Consider the statement $P(n)$ that says
3\ln(1 + n) < n.
You might try proving this is true for every $n$, but you’d fail: it’s false for $n = 0$ and $n = 1$. This is fairly common: namely, it’s often the case that for finitely many values of $n$, $P(n)$ is false. Clearly you therefore can’t prove $P(n)$ true for all $n$. You can, however, often find some $n_0$ with the property that all the “bad” $n$s are less than $n_0$. In the example, $n_0 = 6$ works.
So you typically prove instead that the statement is true for all $n > n_0$.
Alas, the principle of induction doesn’t apply directly.
The usual subterfuge is to consider a new $S(n) = P(n + n_0)$. (So $S(0)$ says that $P(n_0)$ is true, and $S(1)$ says that $P(n_0 + 1)$ is true, and so on.)
The principle of induction then applies to the statments $S(n)$, for $n = 0, 1, …$ and from their truth, you can deduce the truth of $P(n)$ for $n = n_0, n_0 + 1, n_0 + 2, \ldots$.
If the base case is false, then you can’t prove anything. The basic idea of induction is that the two steps mean that $P(0)$ is true, and $P(0)\implies P(1)$, so $P(1)$ is true, and $P(1)\implies P(2)$, so $P(2)$ is true, etc. So “induction” encodes our intuition that this is enough to prove it for every natural number.

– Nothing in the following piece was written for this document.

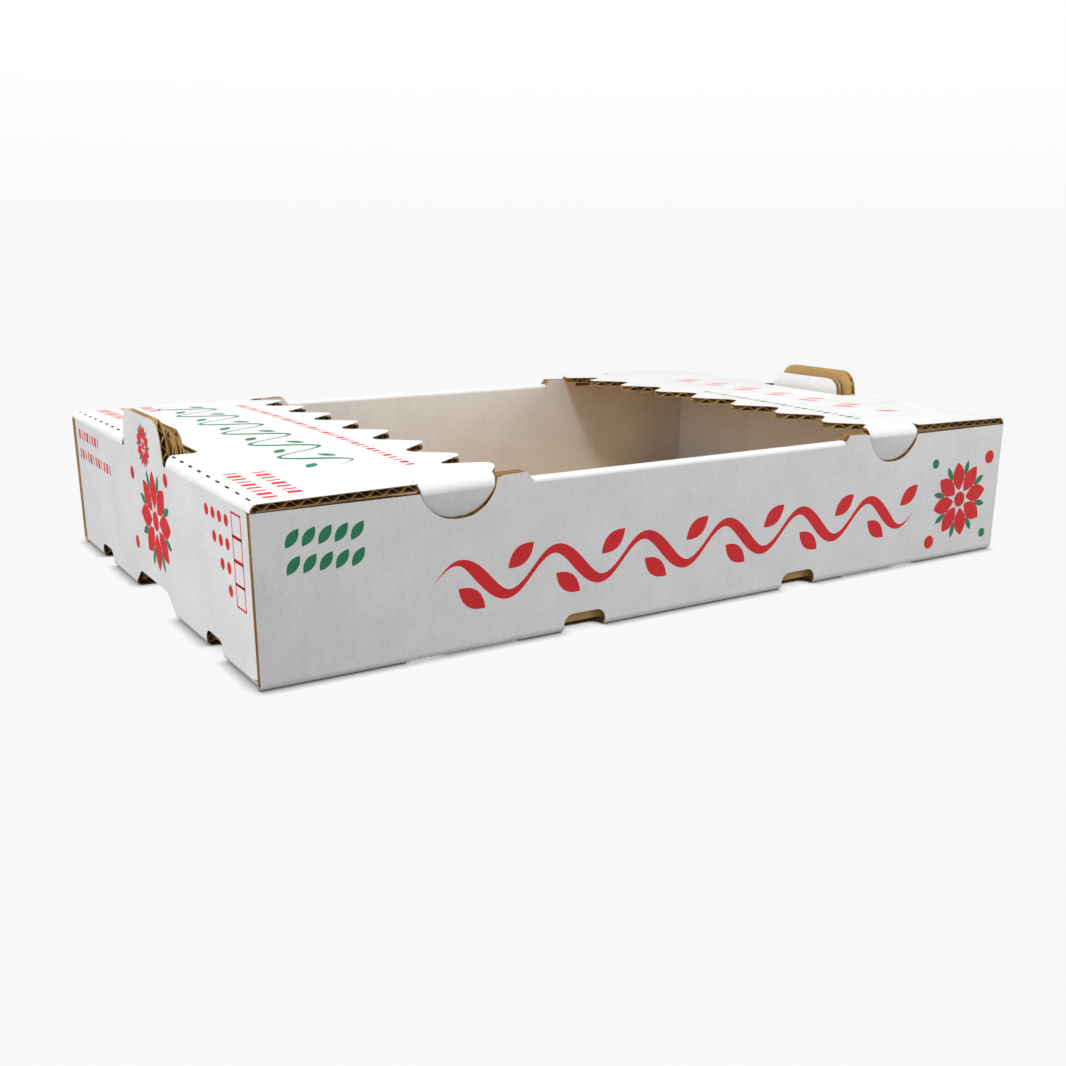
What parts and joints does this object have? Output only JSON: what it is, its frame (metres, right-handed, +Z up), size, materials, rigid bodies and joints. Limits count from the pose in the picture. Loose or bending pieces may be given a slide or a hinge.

If you’ve proved $P(0)$ and $\forall n(P(n)\implies P(n+1))$ then you can’t get any natural number $n$ for which $P(n)$ is false. That is the nature of induction.
Essentially, induction can be seen as a computer program which can take a number $n$ and product a finite proof of $P(n)$.
But without the initial step, then entire thing falls apart. For example, “Every natural number is even and odd”, written as:$$P(n):=\exists k(n=2k)\land \exists \ell(n=2\ell+1)$$ is clearly false, but we can prove $P(n)\implies P(n+1)$. Since $P(0)$ is not true, we can’t prove it.
Note that you aren’t really “assuming $P(n)$ is true,” except as part of proving that $\forall n: P(n)\implies P(n+1)$. You are just saying “if $P(n)$ is true, then $P(n+1)$.” The natural of implications is that you want to deduce $P(n+1)$ from the assumption that $P(n)$ is true. So it doesn’t matter if $P(n)$ is true here, as my example above shows.